For a while, much of this works as comedy and in terms of ratcheting the unease of what Eliza might actually have in store for Clayton. A lot of that comes from Mitchell, who's equal parts mysterious, alluring, sincere, and maybe a hint sinister in her performance, but Granaderos holds his own, too, making Clayton both sympathetic and plain pathetic as the actor with just enough heartbreak to justify his despair and just enough despair to explain why he'd go through with a lot of increasingly odd requests and acts. As a juxtaposition to Clayton's severe preparation, von Hoffman intercuts those scenes with ones involving Donald, who decides the best way to get ready to play an expert in the supernatural is get drunk, hang out with a couple of younger women (played by Sarah Coffey and Brooke Ramirez), and torment one with his knowledge of how her parents died.
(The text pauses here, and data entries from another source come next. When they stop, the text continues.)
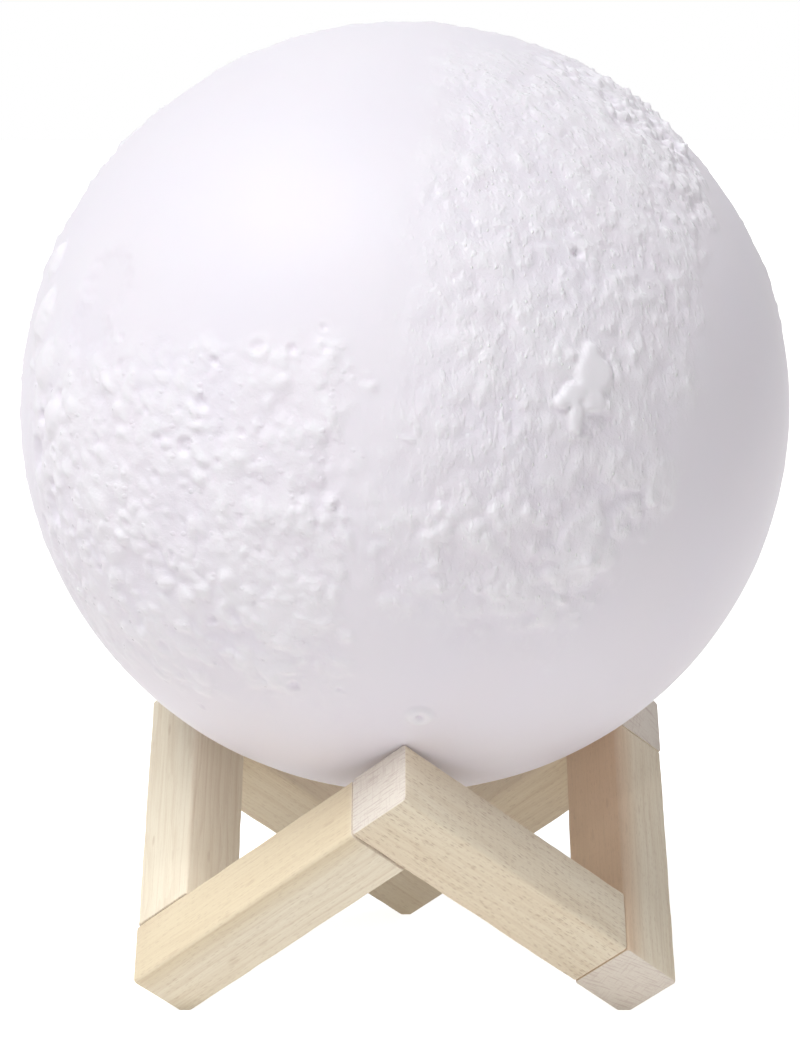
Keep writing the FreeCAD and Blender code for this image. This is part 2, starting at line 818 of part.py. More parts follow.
def battery_and_pad():
    """The battery on edge over the board, held against the deck by a pad, and its two wires."""
    pad_foot = deck_bottom - given("pad_thickness")
    keep(block("battery", given("battery_width"), given("battery_depth"), given("battery_height"),
               0, 0, battery_foot))
    margin = given("pad_margin") * 2
    keep(block("battery_pad", given("battery_width") - margin, given("battery_depth") - margin,
               given("pad_thickness"), 0, 0, pad_foot))
    half_spacing = given("battery_lead_spacing") / 2
    for name, x in (("battery_lead_red", half_spacing), ("battery_lead_black", -half_spacing)):
        body = body_of(name)
        section = sketch_on(body, "XY_Plane", name + "_section", board_top)
        draw_circle(section, given("wire_diameter"), x, 0)
        pad(body, section, battery_foot - board_top, name + "_wire")
        keep(body)


def led_post():
    """The hollow post that carries the light board at the middle of the globe."""
    label = "led_post"
    foot_radius = given("post_diameter") / 2
    wall = given("post_wall")
    plate = given("post_plate_thickness")
    body = turned(label, [
        (foot_radius - wall, deck_top),
        (given("post_flange_diameter") / 2, deck_top),
        (given("post_flange_diameter") / 2, deck_top + plate),
        (foot_radius, deck_top + plate),
        (foot_radius, post_top - plate),
        (diffuser_radius, post_top - plate),
        (diffuser_radius, ledge_level),
        (head_plate_radius, ledge_level),
        (head_plate_radius, post_top),
        (foot_radius - wall, post_top),
    ])
    places = [on_circle(post_screw_circle, angle) for angle in LIGHT_SCREW_ANGLES]
    drill(body, given("screw_diameter") + FIT_GAP, places, deck_top, plate, label + "_screw_holes")
    return keep(body)


def light_board():
    """The round metal board with its ring of light-emitting diodes."""
    label = "led_board"
    body = body_of(label)
    outline = sketch_on(body, "XY_Plane", label + "_outline", post_top)
    draw_circle(outline, light_board_radius * 2)
    pad(body, outline, given("board_thickness"), label + "_plate")
    keep(body)
    count = int(given("led_count").value)
    side = given("led_side")
    group = document.addObject("Part::Compound", "leds")
    group.Links = [
        block("led_%d" % number, side, side, given("led_height"),
              *on_circle(given("led_circle"), 360.0 * number / count), light_board_top)
        for number in range(count)
    ]
    keep(group)


def led_diffuser():
    """The frosted cap over the light board, resting on the ledge of the post's head."""
    wall = given("diffuser_wall")
    crown = ledge_level + given("diffuser_height")
    return keep(turned("led_diffuser", [
        (diffuser_bore, ledge_level),
        (diffuser_radius, ledge_level),
        (diffuser_radius, crown),
        (0, crown),
        (0, crown - wall),
        (diffuser_bore, crown - wall),
    ]))


def led_leads():
    """Two wires from the control board up through the deck and the post to the light board."""
    half_spacing = given("wire_spacing") / 2
    for name, x in (("led_lead_red", half_spacing), ("led_lead_black", -half_spacing)):
        body = body_of(name)
        section = sketch_on(body, "XY_Plane", name + "_section", board_top)
        draw_circle(section, given("wire_diameter"), x, wire_offset)
        pad(body, section, post_top - board_top, name + "_wire")
        keep(body)


screw_head_depth = given("screw_head_diameter") / 4
plunger_inside = given("plunger_inside")
plunger_foot = cover_top - given("button_flange_thickness")
post_screw_circle = given("post_diameter") + given("screw_head_diameter") + FIT_GAP * 2
wire_passage = given("wire_spacing") + given("wire_diameter") + FIT_GAP * 3

globe_shell()
base_housing()
flange_seal()
base_cover()
screws("cover_screws", screw_circle, SCREW_ANGLES, face_level + FIT_GAP,
       given("boss_height") / 2, upwards=True)
power_button()
switch_plunger()
push_switch()
main_board()
screws("board_screws", screw_circle, BOARD_SCREW_ANGLES, board_top + screw_head_depth,
       given("boss_height") / 2, upwards=False)
charging_socket()
charge_indicator()
board_components()
battery_and_pad()
led_post()
screws("post_screws", post_screw_circle, LIGHT_SCREW_ANGLES,
       deck_top + given("post_plate_thickness") + screw_head_depth,
       given("post_plate_thickness") + given("housing_wall"), upwards=False)
light_board()
led_diffuser()
led_leads()


# ---------------------------------------------------------------- checks and export

document.recompute()
for item in document.Objects:
    if {"Invalid", "Error"} & set(item.State):
        raise RuntimeError("%s failed: %s" % (item.Label, item.State))
os.makedirs("parts", exist_ok=True)
for piece in pieces:
    if piece.Shape.isNull() or not piece.Shape.isValid():
        raise RuntimeError("%s has no valid shape" % piece.Label)
    box = piece.Shape.BoundBox
    print("%-24s solids %d  volume %9.1f  z %7.2f to %7.2f"
          % (piece.Label, len(piece.Shape.Solids), piece.Shape.Volume, box.ZMin, box.ZMax))
    piece.Shape.exportStep("parts/%s.step" % piece.Label)
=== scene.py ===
# Moon lamp: a moulded moon globe on a cradle of six beech bars.
# Metres in the row frame: +Z up, the front is -Y, the origin is on the ground under the globe.
# Relief is written in millimetres of height, at an azimuth and a latitude of the globe in degrees.
import itertools
import json
import math

import bmesh
import bpy
import numpy as np
from mathutils import Matrix, Vector


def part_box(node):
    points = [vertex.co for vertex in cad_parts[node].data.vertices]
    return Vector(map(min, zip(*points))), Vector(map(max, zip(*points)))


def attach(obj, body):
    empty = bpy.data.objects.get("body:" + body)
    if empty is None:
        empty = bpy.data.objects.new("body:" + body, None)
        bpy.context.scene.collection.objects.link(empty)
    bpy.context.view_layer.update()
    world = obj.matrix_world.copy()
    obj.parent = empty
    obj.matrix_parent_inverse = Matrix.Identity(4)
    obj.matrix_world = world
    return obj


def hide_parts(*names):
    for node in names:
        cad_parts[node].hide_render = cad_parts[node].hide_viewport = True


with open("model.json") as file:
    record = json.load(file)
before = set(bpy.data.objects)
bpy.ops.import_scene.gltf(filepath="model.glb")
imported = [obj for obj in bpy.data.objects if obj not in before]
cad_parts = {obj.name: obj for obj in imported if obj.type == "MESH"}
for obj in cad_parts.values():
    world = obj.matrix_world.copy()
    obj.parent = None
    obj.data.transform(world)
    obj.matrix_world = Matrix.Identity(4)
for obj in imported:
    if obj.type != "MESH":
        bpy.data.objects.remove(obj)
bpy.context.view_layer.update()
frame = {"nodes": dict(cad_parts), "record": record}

MM = 0.001
GLOBE_RADIUS_MM = 75.0
SHELL_WALL_MM = 2.0
BAR_WIDTH = 14 * MM
BAR_LENGTH = 60 * MM
LONG_EDGE_ROUND = 0.75 * MM
END_EDGE_ROUND = 0.3 * MM
GLUE_GAP = 0.20 * MM
FOOT_FLAT_DEPTH = 1.2 * MM
CUBE_SIDE = BAR_WIDTH + BAR_LENGTH

globe_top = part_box("globe_shell")[1].z
globe_centre = Vector((0.0, 0.0, globe_top - GLOBE_RADIUS_MM * MM))


# ---------------------------------------------------------------- material graphs


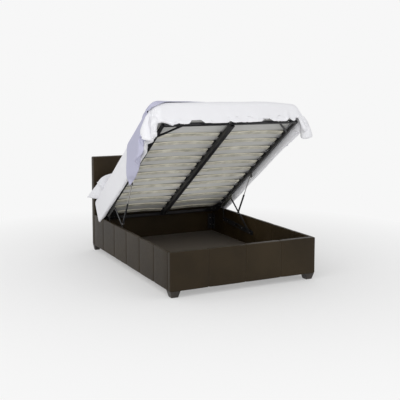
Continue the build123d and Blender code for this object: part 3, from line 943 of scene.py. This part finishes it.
@dataclass(frozen=True)
class ClothRun:
    """Settings of one cloth simulation."""

    frames: int = 40
    quality: int = 6
    mass: float = 0.35
    tension: float = 20.0
    bending: float = 1.5
    pressure: float = 0.0
    gravity: float = 1.0
    shear: float = 0.33
    held_half_width: float = 0.0
    held_foot: float = -1.78
    gap: float = 0.006

    def hold(self, cloth: bpy.types.Object, settings: bpy.types.ClothSettings) -> None:
        """Hold the middle of a sheet still, so that it can't slide down the raised deck.

        Args:
            cloth: The sheet.
            settings: The settings of its simulation.
        """
        group = cloth.vertex_groups.new(name="held")
        for vert in cloth.data.vertices:
            if abs(vert.co.x) < self.held_half_width and vert.co.y > self.held_foot:
                group.add([vert.index], 1.0, "REPLACE")
        settings.vertex_group_mass = group.name

    def settle(self, cloth: bpy.types.Object) -> None:
        """Run the simulation on a mesh and keep its last shape.

        Args:
            cloth: The object, whose mesh is replaced by the settled one.
        """
        scene = bpy.context.scene
        kept_gravity = scene.gravity.copy()
        scene.gravity = DECK.matrix().to_3x3().inverted() @ kept_gravity
        modifier = cloth.modifiers.new("Cloth", "CLOTH")
        settings = modifier.settings
        if self.held_half_width:
            self.hold(cloth, settings)
        settings.quality = self.quality
        settings.mass = self.mass
        settings.tension_stiffness = self.tension
        settings.compression_stiffness = self.tension
        settings.shear_stiffness = self.tension * self.shear
        settings.bending_stiffness = self.bending
        settings.effector_weights.gravity = self.gravity
        if self.pressure:
            settings.use_pressure = True
            settings.uniform_pressure_force = self.pressure
        collision = modifier.collision_settings
        collision.collision_quality = 3
        collision.distance_min = self.gap
        modifier.point_cache.frame_start = 1
        modifier.point_cache.frame_end = self.frames
        for frame in range(1, self.frames + 1):
            scene.frame_set(frame)
        graph = bpy.context.evaluated_depsgraph_get()
        settled = bpy.data.meshes.new_from_object(cloth.evaluated_get(graph))
        cloth.modifiers.clear()
        cloth.vertex_groups.clear()
        old = cloth.data
        cloth.data = settled
        bpy.data.meshes.remove(old)
        scene.gravity = kept_gravity
        scene.frame_set(1)


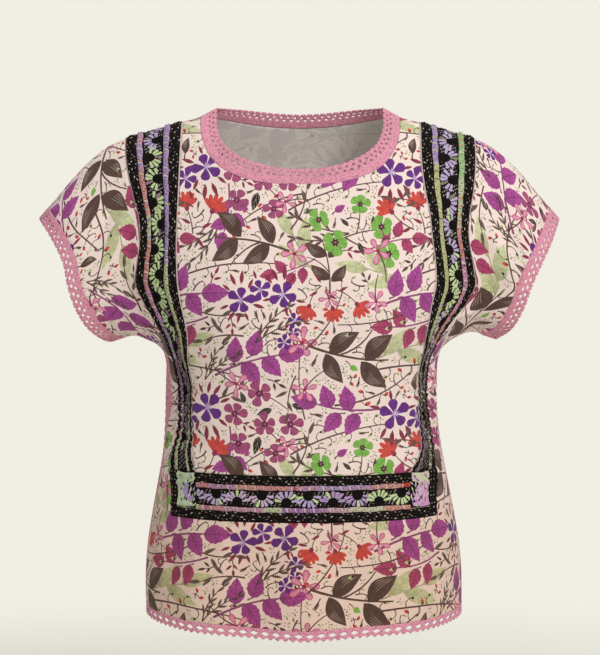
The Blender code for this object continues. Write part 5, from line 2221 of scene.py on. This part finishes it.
# Soft boxes: name, place, size, power
LIGHTS = (
    ("Key", (1.3, -2.1, 1.2), 1.0, 44),
    ("Fill", (-1.9, -2.2, 0.5), 1.6, 9),
    ("Top", (0.0, 0.5, 2.2), 1.6, 16),
    ("Behind", (0.4, 2.4, 0.9), 1.8, 14),
)
LIGHTS_AIM = Vector((0, 0, -0.3))
WORLD_LIGHT = 0.34
FLOOR_RADIUS = 4.0
PAPER, BACKDROP, AMBIENT = "F3F0E6", "F1EEE3", "F4F3F0"
# The camera: what it aims at, how far from that it stands, how far it looks down, and its lens
AIM, CAMERA_DISTANCE, CAMERA_PITCH, LENS = Vector((-0.0024, 0.0, -0.2566)), 2.0, math.radians(3.0), 101.7


def paper_floor(name):
    """Matt paper that fades out into the pale background."""
    made, tree, shader = new_material(name)
    shader.inputs["Base Color"].default_value = linear(PAPER)
    shader.inputs["Roughness"].default_value = 1.0
    flat = times(tree, add(tree, "TexCoord").outputs["Object"], (1.0, 1.0, 0.0))
    far = add(tree, "VectorMath", {0: flat}, operation="LENGTH").outputs["Value"]
    fade = ranged(tree, far, 0.7, 1.9, eased_ends=True)
    clear = add(tree, "BsdfTransparent").outputs[0]
    both = add(tree, "MixShader", {0: fade, 1: shader.outputs[0], 2: clear})
    tree.links.new(both.outputs[0], tree.nodes["Material Output"].inputs["Surface"])
    return made


class BLOUSE_OT_stage(bpy.types.Operator):
    """Makes the floor, the lights and the camera."""

    bl_idname = "blouse.stage"
    bl_label = "Stage"

    def execute(self, context):
        bm = bmesh.new()
        bmesh.ops.create_circle(bm, cap_ends=True, segments=64, radius=FLOOR_RADIUS)
        bmesh.ops.translate(bm, verts=bm.verts, vec=(0, 0, context.scene.blouse.floor))
        mesh = bpy.data.meshes.new("Floor")
        bm.to_mesh(mesh)
        bm.free()
        floor = bpy.data.objects.new("Floor", mesh)
        context.scene.collection.objects.link(floor)
        mesh.materials.append(material("Matt paper floor", paper_floor))
        for name, where, size, power in LIGHTS:
            light = bpy.data.lights.new(name, "AREA")
            light.size = size
            light.energy = power
            lamp = bpy.data.objects.new(name, light)
            lamp.location = where
            lamp.rotation_euler = (LIGHTS_AIM - lamp.location).to_track_quat("-Z", "Y").to_euler()
            context.scene.collection.objects.link(lamp)
        world = bpy.data.worlds.new("Studio")
        world.use_nodes = True
        tree = world.node_tree
        seen = add(tree, "LightPath").outputs["Is Camera Ray"]
        plain = add(tree, "Background", {"Color": linear(BACKDROP), "Strength": 1.0})
        lit = add(tree, "Background", {"Color": linear(AMBIENT), "Strength": WORLD_LIGHT})
        both = add(tree, "MixShader", {0: seen, 1: lit.outputs[0], 2: plain.outputs[0]})
        tree.links.new(both.outputs[0], tree.nodes["World Output"].inputs["Surface"])
        context.scene.world = world
        camera = bpy.data.cameras.new("Camera")
        camera.sensor_fit = "HORIZONTAL"
        camera.sensor_width = 36.0
        camera.lens = LENS
        view = bpy.data.objects.new("Camera", camera)
        back = Vector((0, -math.cos(CAMERA_PITCH), math.sin(CAMERA_PITCH)))
        view.location = AIM + back * CAMERA_DISTANCE
        view.rotation_euler = (AIM - view.location).to_track_quat("-Z", "Y").to_euler()
        context.scene.collection.objects.link(view)
        context.scene.camera = view
        context.scene.view_settings.view_transform = "Standard"
        return {"FINISHED"}


class BLOUSE_PT_panel(bpy.types.Panel):
    bl_label = "Drawn-thread blouse"
    bl_idname = "BLOUSE_PT_panel"
    bl_space_type = "VIEW_3D"
    bl_region_type = "UI"
    bl_category = "Blouse"

    def draw(self, context):
        for name in ("ground", "edging", "cell", "floor"):
            self.layout.prop(context.scene.blouse, name)
        for operator in OPERATORS:
            self.layout.operator(operator.bl_idname)


OPERATORS = (
    BLOUSE_OT_stage,
    BLOUSE_OT_front,
    BLOUSE_OT_back,
    BLOUSE_OT_sleeves,
    BLOUSE_OT_bands,
    BLOUSE_OT_edgings,
)
CLASSES = (BlouseSettings, *OPERATORS, BLOUSE_PT_panel)


def register():
    for cls in CLASSES:
        bpy.utils.register_class(cls)
    bpy.types.Scene.blouse = PointerProperty(type=BlouseSettings)


def unregister():
    del bpy.types.Scene.blouse
    for cls in reversed(CLASSES):
        bpy.utils.unregister_class(cls)


def main():
    register()
    for operator in OPERATORS:
        name = operator.bl_idname.split(".")[1]
        getattr(bpy.ops.blouse, name)()


if __name__ == "__main__":
    main()
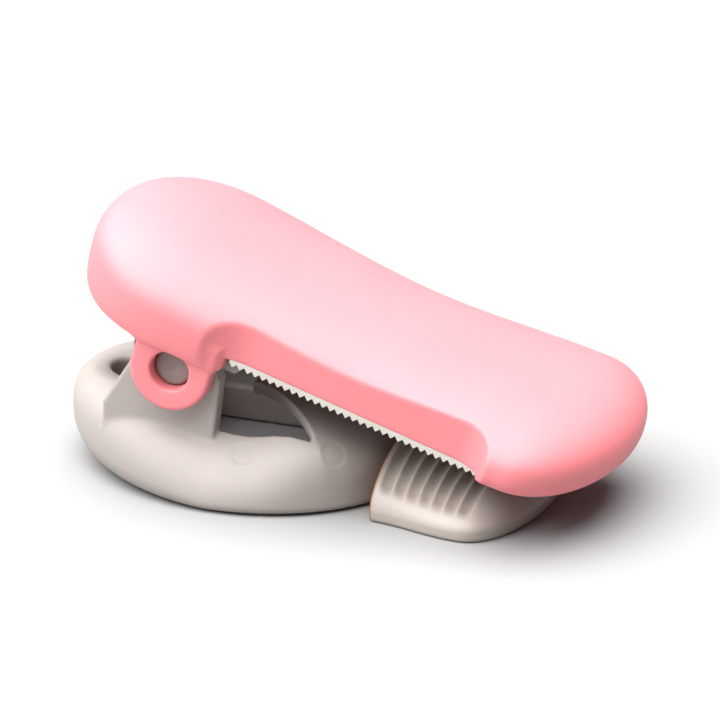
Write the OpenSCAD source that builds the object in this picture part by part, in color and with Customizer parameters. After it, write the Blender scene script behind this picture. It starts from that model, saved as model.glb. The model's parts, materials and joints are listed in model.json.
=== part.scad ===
// Clip-on cutter for narrow tape rolls: a sprung lower lever and a hinged cover that
// carries a serrated blade. Millimetres. +X runs from the pivot to the jaw end, +Z is up,
// and the cutter rests on Z = 0 with its jaws closed.

/* [Overall] */
// Height of the pivot above the rest plane
pivot_h = 14; // [13:0.1:18]
// Nose-down tilt of the closed cover
cover_tilt = 16.6; // [10:0.1:20]

/* [Top cover] */
// Pivot to the centre of the round head end
head_x = -1.4; // [-3:0.1:0]
// Reach of the head end past its centre
head_reach = 12.7; // [11:0.1:16]
// Half-width of the head
head_half = 14; // [13.5:0.1:18]
// Pivot to the narrowest place of the cover
waist_x = 16; // [14:0.1:22]
// Half-width of the waist
waist_half = 13; // [12.4:0.1:16]
// Pivot to the centre of the jaw end
tail_x = 36.4; // [35:0.1:44]
// Reach of the jaw end past its centre
tail_reach = 8.2; // [6:0.1:9]
// Half-width of the jaw end
tail_half = 14.9; // [14:0.1:18]
// Height of the shoulder line above the pivot at the head
head_top = 9.4; // [9:0.1:12]
// Height of the shoulder line at the waist
waist_top = 8.5; // [8.3:0.1:11]
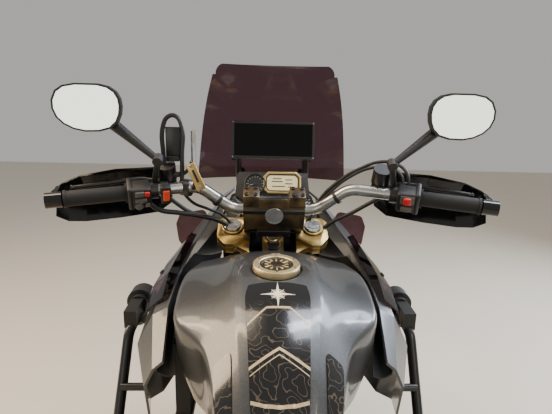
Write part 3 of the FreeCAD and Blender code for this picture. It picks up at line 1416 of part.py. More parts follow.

We keep waiting for these two stories to connect in some way, but they don't. The scenes with Hirsch's Donald seem more of a reminder that the story is meant to be humorous. That reminder becomes important as Clayton and Eliza embark on performing a ritual that she promises will remove all of his negative feelings about himself—from his failed acting career to the death of his mother, which he is convinced he caused. The idea of an insecure actor going to such lengths for the chance of success and an easy fix to his emotional issues is a good joke, and it's a shame that von Hoffman starts to take the whole thing a bit too seriously.

That choice is particularly unfortunate as it becomes clear the story and the filmmaker aren't prepared to dig into the character and his problems on a sincere level. Again, the finale of Devil's Workshop—the big punch line to material that eventually stops behaving like a joke—is a predictable one. After all of the potential of the setup, the cheap and rushed payoff does a final disservice to this previously promising material, which is good while it lasts but doesn't go the distance.